Teachers will be streamlining the curriculum and focusing on what is most critical for students to learn. Our commitment is to utilize distance learning to prepare students for next year while understanding the evolving challenges that all of us face in the circumstances in which we find ourselves today. We will seek ways to focus our content on our essential standards, so we can better keep all of our learners engaged, and in order to have more opportunities to support students who are not meeting the standards. When we begin the 2020-21 school year, teachers will need to keep this unique year in mind and will teach or review critical concepts as needed before moving to new concepts.

Teachers will strive to help students regularly connect with their classmates and their teacher. The amount of isolation we are all experiencing during this epidemic presents a major challenge to our social and emotional well-being. Our students need opportunities to remain connected with their classmates and their teachers. Teachers will be using a variety of methods to achieve this.

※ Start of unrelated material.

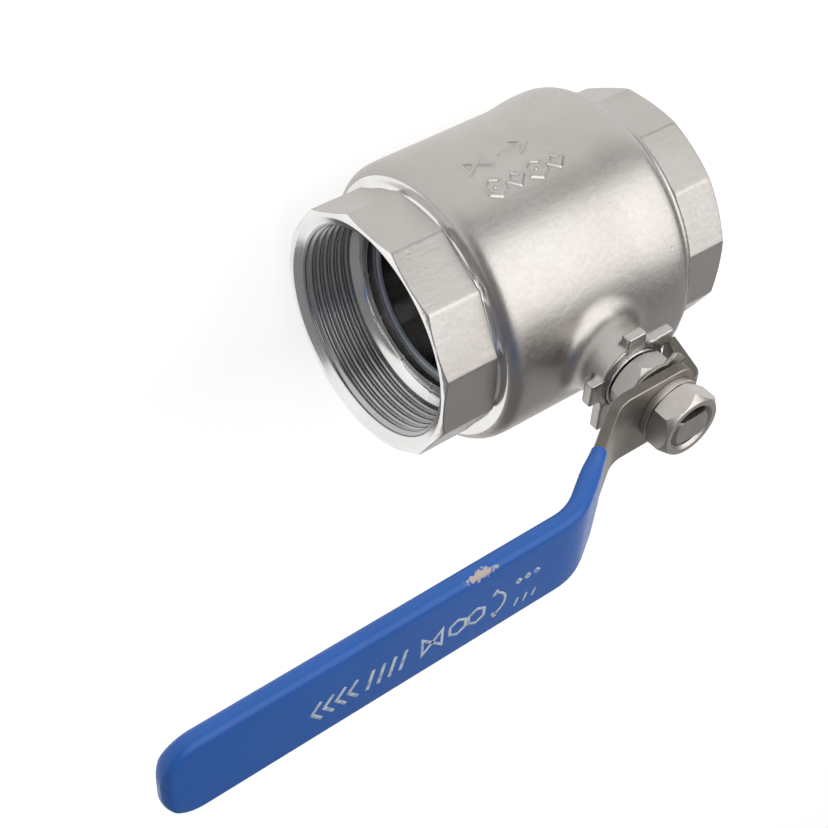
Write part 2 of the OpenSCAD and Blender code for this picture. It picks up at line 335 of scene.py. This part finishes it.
# The same for the cap's collar, from its flats to the thread in the body
CAP_COLLAR = [(35.0, 33.35), (34.5, 33.6), (34.0, 34.1), (33.5, 34.9), (33.1, 35.9),
              (32.8, 36.9), (32.4, 37.7), (32.0, 38.0), (31.4, 38.1), (31.0, 38.0),
              (30.78, 37.8), (30.66, 37.5), (30.6, CAP_THREAD_R + 0.1), (30.4, CAP_THREAD_R)]
# Seat pocket and the start of the port, the same in body and cap
POCKET = [(POCKET_X, POCKET_R), (POCKET_X, PORT_R + 0.2), (POCKET_X + 0.2, PORT_R)]


def barrel_radius(x):
    return np.interp(x, *zip(*BARREL[::-1]))


def body_mesh():
    inner = [(-SEAM, CAP_THREAD_R + 0.4), (-SEAM + 0.3, CAP_THREAD_R + 0.1),
             (-SHOULDER_X, CAP_THREAD_R + 0.1), (-SHOULDER_X, CAVITY_R),
             (CAVITY_END_X, CAVITY_R), (CAVITY_END_X + 8, POCKET_R)] + POCKET
    return end_shell(NEAR_LEN, NEAR_WEB_X, NEAR_FLAT_LEN, BARREL, inner, False)


def cap_mesh():
    end = SHOULDER_X + GASKET_T
    inner = [(end + 0.3, CAP_THREAD_R), (end, CAP_THREAD_R - 0.3), (end, POCKET_R)] + POCKET
    return end_shell(FAR_LEN, CAP_WEB_X, FAR_LEN - CAP_FLAT_END, CAP_COLLAR, inner, True)


# ---------------------------------------------------------------- stem boss
LUGS = [((-3.0, -13.6), (3.0, -6)), ((6, -3.5), (13.6, 3.5)),
        ((-13.2, -9.2), (-5.6, -5.0)), ((5.0, 5.6), (9.2, 14.6))]


def box_field(x, y, z, lo, hi, r):
    """Signed distance to the box from lo to hi, its edges rounded to r."""
    q = [np.abs(v - (a + b) / 2) - (b - a) / 2 + r for v, a, b in zip((x, y, z), lo, hi)]
    outside = np.sqrt(sum(np.maximum(k, 0) ** 2 for k in q))
    return outside + np.minimum(np.maximum(np.maximum(q[0], q[1]), q[2]), 0) - r


def boss_solid(x, y, z):
    """The boss with its packing chamber; solid below the chamber's floor."""
    rho = np.sqrt(x * x + y * y) + 1e-9
    chamber = np.minimum(CHAMBER_R - rho, z - CHAMBER_FLOOR)
    pipe = np.sqrt(y * y + z * z)
    sink = PATCH_SINK * np.maximum(rho - PATCH_FADE_R, 0) ** 2
    barrel = pipe - barrel_radius(x) - PATCH_LIFT + sink
    neck = smax(rho - BOSS_R, z - BOSS_TOP, 0.7)
    lugs = np.min([box_field(x, y, z, (*lo, LUG_FOOT), (*hi, BOSS_TOP), 0.55)
                   for lo, hi in LUGS], axis=0)
    d = smin(smin(neck, barrel, FILLET), lugs, 1.1)
    d = smax(d, chamber, 0.35)
    d = np.maximum(d, STEM_HOLE_R - rho)
    d = np.maximum(d, rho - PATCH_R)
    return np.maximum(d, PATCH_FLOOR_R - pipe)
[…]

Students will receive feedback on their assignments. We are continuing to communicate with other local districts, the county, and the state regarding report cards, final grades, and, for high school, grades on transcripts. This is an evolving discussion, and one that will place at its center the best way to reflect student learning in circumstances that are far from normal. Unless students are failing multiple courses or are notified that they are not meeting standards or are at risk of failure/retention, they will be progressing to the next level in 2020-21.


Teachers will receive additional time each week to collaborate with colleagues, discuss curriculum, and to share and learn best distance learning practices. Our teachers have done an amazing job in moving to online instruction. But there is still so much to learn, so we will build in one half day of time during one school day each week for additional learning, as this remains an extraordinarily new and evolving world of teaching. MBUSD supports each school in developing its own schedule to provide this time. Each school site will be in touch with its families once that is done.


Everyone needs to be patient and flexible with themselves and each other. Our teachers are working to adjust to a whole new method of instructional delivery and are learning as they plan, often while dealing with the same challenges that all of us face as we adjust to working from home and caring for ourselves and our families in this new reality. We will all work together to help provide students with the ability to plan, manage, and structure their day to the best of our ability. We understand that lessons and assignments may take a little longer or turn out differently than we expect. We know that flexibility is important – for students as well as teachers – and we will seek to provide that flexibility when it is needed.


We will strive to provide assignments and directions to students and families in a timely and consistent manner. Our community has many working parents, including teachers, who appreciate having the lesson plans ahead of time so they can prepare their students for the day/week, which is particularly helpful to students who may need more support from their parents to plan their day. As everyone begins to settle into this new structure, teachers will be more and more able to establish a routine for posting assignments and schedules for upcoming activities so that students (and their parents, when needed) can plan ahead. 


These Distance Learning Objectives will evolve. As we receive feedback from teachers, employees, students, and families, we will learn more about effective and meaningful practices for teaching and learning through distance learning, as well as ways to maintain strong connections within our classroom and school communities. This will be a living document that evolves as we learn.


We will get through this together. With kindness, compassion, creativity, support from the MBUSD community, and a commitment to teach and learn in a sea of change, our teachers and our students will prevail through this epidemic, and our community will emerge stronger and more together than ever.